DIRECTIONS FOR THIS TASK :: Among the entries below, one stretch runs from the line that contains "Keep writing the" through the line that contains "FACETS = 240". Repeat that stretch exactly, ends included, and only that.

· · · ·

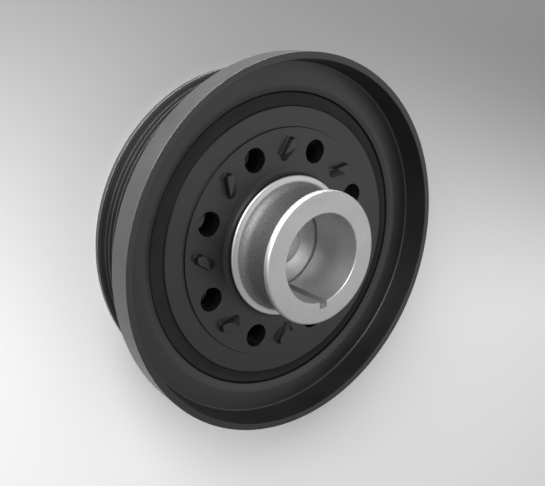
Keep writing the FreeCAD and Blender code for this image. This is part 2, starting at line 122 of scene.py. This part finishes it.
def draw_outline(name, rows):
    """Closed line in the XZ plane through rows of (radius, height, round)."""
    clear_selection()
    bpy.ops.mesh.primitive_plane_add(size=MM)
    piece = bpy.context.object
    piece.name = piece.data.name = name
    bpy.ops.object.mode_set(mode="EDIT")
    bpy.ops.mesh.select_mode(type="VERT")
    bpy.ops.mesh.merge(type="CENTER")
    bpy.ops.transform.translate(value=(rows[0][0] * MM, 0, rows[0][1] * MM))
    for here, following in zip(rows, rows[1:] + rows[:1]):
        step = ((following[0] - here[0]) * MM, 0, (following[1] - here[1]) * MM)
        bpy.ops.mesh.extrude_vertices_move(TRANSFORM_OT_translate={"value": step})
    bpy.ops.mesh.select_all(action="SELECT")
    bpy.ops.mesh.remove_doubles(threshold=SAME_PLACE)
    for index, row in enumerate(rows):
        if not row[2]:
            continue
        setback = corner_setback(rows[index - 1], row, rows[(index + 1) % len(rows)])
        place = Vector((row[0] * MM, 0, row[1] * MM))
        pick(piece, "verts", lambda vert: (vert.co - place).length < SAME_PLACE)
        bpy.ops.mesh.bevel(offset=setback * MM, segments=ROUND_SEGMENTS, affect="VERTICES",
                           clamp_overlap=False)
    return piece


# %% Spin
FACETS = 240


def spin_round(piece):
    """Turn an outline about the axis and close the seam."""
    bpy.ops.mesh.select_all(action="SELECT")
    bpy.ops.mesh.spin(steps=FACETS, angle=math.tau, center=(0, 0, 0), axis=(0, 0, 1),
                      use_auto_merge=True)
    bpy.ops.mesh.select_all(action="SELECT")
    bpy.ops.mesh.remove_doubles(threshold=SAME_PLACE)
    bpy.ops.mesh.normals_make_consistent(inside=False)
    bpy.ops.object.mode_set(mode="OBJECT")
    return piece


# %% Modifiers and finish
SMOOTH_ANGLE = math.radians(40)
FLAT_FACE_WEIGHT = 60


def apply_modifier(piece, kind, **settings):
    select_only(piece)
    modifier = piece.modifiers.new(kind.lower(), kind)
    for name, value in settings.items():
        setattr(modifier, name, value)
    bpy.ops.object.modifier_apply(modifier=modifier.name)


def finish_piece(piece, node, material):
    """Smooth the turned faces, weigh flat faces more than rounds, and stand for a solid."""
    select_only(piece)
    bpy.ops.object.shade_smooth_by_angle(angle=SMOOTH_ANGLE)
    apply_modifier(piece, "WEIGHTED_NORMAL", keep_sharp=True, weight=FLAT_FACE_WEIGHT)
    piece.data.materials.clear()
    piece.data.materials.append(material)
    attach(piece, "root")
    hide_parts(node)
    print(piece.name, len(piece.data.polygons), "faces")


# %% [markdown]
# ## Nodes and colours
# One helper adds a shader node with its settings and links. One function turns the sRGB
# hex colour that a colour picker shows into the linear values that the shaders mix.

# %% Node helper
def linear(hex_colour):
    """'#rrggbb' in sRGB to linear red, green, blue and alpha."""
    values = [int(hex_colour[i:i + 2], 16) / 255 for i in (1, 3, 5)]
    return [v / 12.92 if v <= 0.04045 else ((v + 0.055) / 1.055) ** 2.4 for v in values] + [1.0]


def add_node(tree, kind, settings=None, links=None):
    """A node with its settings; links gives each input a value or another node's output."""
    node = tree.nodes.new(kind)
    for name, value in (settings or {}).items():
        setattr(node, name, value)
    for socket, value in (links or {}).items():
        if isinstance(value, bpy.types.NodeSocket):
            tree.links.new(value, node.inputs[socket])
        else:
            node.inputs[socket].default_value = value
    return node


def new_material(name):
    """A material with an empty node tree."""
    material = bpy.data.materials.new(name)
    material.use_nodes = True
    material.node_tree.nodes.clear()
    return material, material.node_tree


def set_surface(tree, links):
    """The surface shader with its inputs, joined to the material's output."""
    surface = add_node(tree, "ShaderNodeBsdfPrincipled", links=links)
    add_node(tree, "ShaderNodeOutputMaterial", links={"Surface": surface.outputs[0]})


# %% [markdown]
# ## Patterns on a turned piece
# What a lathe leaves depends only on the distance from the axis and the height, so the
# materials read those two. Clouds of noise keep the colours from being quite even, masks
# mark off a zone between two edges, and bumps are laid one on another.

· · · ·

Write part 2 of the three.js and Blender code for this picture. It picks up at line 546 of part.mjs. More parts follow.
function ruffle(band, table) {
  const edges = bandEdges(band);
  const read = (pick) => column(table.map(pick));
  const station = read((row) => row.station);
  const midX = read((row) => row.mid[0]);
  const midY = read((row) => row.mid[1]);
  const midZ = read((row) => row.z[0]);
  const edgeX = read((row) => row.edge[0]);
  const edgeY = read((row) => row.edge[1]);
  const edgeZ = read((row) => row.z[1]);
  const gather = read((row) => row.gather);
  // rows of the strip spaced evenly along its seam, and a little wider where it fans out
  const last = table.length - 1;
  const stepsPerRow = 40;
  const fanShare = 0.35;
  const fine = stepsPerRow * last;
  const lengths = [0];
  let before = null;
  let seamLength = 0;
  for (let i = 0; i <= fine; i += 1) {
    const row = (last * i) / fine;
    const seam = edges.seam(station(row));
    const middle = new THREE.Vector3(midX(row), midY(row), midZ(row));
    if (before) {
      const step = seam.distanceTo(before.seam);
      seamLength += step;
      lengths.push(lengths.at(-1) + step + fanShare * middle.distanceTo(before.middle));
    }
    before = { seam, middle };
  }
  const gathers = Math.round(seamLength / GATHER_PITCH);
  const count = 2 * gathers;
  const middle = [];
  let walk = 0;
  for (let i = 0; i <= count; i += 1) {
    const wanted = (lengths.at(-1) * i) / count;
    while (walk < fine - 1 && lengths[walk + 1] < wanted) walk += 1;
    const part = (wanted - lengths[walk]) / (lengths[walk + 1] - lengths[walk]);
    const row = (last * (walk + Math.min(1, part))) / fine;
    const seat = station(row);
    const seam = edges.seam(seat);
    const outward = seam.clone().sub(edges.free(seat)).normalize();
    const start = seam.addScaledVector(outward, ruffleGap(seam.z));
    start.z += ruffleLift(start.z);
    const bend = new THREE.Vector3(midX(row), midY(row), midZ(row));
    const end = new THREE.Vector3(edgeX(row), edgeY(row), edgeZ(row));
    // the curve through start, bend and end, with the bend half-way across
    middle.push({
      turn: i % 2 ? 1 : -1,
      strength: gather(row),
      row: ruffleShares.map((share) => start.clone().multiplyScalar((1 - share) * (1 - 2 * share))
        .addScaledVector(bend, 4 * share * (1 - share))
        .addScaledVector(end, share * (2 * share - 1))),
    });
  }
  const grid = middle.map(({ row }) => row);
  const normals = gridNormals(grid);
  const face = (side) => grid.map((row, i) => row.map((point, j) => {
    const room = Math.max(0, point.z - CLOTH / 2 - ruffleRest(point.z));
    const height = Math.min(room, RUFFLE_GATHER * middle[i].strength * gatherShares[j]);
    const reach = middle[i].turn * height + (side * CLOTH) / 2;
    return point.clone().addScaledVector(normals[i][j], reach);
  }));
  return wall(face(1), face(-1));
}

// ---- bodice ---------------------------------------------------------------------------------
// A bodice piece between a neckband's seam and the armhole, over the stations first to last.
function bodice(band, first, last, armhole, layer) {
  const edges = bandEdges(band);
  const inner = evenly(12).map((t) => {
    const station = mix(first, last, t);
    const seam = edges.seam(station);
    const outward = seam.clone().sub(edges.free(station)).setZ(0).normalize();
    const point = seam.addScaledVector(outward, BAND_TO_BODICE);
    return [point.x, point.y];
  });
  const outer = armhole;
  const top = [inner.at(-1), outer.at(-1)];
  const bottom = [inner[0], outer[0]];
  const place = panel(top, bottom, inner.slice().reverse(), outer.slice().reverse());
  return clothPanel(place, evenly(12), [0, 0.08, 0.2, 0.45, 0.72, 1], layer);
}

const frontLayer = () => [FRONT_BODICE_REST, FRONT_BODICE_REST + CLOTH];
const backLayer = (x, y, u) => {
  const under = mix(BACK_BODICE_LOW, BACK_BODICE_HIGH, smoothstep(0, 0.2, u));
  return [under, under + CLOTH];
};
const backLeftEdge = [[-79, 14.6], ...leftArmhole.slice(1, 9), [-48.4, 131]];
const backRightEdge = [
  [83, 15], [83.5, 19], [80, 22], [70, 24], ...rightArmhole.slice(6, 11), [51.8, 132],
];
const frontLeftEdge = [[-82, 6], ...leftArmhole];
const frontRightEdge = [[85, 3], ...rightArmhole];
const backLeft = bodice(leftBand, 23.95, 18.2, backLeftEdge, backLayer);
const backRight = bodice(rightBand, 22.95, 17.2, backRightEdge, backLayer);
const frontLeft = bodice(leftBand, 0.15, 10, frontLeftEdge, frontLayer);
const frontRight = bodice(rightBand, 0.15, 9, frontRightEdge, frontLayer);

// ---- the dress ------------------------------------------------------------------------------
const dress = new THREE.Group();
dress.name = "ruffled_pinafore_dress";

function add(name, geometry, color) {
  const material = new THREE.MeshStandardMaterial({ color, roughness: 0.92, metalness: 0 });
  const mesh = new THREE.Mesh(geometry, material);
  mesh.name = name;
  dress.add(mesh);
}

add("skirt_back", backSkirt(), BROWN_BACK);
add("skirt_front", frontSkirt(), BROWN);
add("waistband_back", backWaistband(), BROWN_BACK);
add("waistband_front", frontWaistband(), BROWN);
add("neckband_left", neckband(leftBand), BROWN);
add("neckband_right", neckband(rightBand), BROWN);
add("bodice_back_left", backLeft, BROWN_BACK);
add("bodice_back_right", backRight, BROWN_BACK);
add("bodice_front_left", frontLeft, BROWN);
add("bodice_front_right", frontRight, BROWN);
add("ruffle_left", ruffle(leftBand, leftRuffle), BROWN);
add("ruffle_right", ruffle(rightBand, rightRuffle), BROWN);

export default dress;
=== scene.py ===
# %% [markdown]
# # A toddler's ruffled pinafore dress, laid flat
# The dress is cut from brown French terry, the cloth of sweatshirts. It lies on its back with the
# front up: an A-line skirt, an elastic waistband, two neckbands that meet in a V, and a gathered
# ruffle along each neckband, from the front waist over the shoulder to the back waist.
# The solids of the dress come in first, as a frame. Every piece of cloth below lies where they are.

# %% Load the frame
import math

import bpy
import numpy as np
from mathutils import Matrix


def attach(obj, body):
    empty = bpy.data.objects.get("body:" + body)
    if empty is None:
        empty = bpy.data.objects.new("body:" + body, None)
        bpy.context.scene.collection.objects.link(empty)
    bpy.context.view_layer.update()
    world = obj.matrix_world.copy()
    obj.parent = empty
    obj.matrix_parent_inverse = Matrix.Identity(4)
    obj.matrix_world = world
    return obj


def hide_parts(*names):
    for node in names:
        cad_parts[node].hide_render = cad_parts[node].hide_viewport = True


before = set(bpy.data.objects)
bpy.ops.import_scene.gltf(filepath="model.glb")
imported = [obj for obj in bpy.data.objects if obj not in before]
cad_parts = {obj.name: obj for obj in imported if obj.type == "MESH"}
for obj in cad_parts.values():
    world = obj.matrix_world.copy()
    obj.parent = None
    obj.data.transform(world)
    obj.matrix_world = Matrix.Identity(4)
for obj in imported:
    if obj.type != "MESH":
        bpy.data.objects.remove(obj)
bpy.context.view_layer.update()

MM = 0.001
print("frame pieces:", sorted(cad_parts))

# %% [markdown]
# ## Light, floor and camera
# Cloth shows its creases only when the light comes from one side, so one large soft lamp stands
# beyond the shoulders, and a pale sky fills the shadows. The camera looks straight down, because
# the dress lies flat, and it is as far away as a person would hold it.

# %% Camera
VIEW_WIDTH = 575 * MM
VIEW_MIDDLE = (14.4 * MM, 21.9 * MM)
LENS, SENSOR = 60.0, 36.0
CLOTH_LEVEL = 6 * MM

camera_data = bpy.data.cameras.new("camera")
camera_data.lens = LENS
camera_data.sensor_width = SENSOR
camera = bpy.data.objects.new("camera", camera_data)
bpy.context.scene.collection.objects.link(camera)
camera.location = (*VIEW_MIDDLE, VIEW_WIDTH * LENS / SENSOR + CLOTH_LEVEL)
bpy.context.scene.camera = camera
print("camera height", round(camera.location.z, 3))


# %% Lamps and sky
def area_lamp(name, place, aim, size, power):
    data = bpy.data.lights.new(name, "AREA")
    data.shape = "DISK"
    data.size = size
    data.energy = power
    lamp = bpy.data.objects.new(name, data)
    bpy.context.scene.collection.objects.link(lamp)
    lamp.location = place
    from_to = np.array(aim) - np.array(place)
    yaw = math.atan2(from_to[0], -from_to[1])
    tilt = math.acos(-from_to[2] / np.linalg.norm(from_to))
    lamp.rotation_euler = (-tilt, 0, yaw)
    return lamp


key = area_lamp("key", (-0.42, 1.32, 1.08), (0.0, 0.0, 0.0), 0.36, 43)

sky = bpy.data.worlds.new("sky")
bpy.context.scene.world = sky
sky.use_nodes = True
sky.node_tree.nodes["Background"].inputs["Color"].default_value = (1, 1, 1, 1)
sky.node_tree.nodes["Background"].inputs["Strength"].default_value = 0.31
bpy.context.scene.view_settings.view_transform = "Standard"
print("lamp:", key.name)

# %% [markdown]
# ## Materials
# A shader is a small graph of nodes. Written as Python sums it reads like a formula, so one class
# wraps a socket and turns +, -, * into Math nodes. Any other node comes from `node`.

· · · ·

RESPONSE BELOW ::
Keep writing the FreeCAD and Blender code for this image. This is part 2, starting at line 122 of scene.py. This part finishes it.
def draw_outline(name, rows):
    """Closed line in the XZ plane through rows of (radius, height, round)."""
    clear_selection()
    bpy.ops.mesh.primitive_plane_add(size=MM)
    piece = bpy.context.object
    piece.name = piece.data.name = name
    bpy.ops.object.mode_set(mode="EDIT")
    bpy.ops.mesh.select_mode(type="VERT")
    bpy.ops.mesh.merge(type="CENTER")
    bpy.ops.transform.translate(value=(rows[0][0] * MM, 0, rows[0][1] * MM))
    for here, following in zip(rows, rows[1:] + rows[:1]):
        step = ((following[0] - here[0]) * MM, 0, (following[1] - here[1]) * MM)
        bpy.ops.mesh.extrude_vertices_move(TRANSFORM_OT_translate={"value": step})
    bpy.ops.mesh.select_all(action="SELECT")
    bpy.ops.mesh.remove_doubles(threshold=SAME_PLACE)
    for index, row in enumerate(rows):
        if not row[2]:
            continue
        setback = corner_setback(rows[index - 1], row, rows[(index + 1) % len(rows)])
        place = Vector((row[0] * MM, 0, row[1] * MM))
        pick(piece, "verts", lambda vert: (vert.co - place).length < SAME_PLACE)
        bpy.ops.mesh.bevel(offset=setback * MM, segments=ROUND_SEGMENTS, affect="VERTICES",
                           clamp_overlap=False)
    return piece


# %% Spin
FACETS = 240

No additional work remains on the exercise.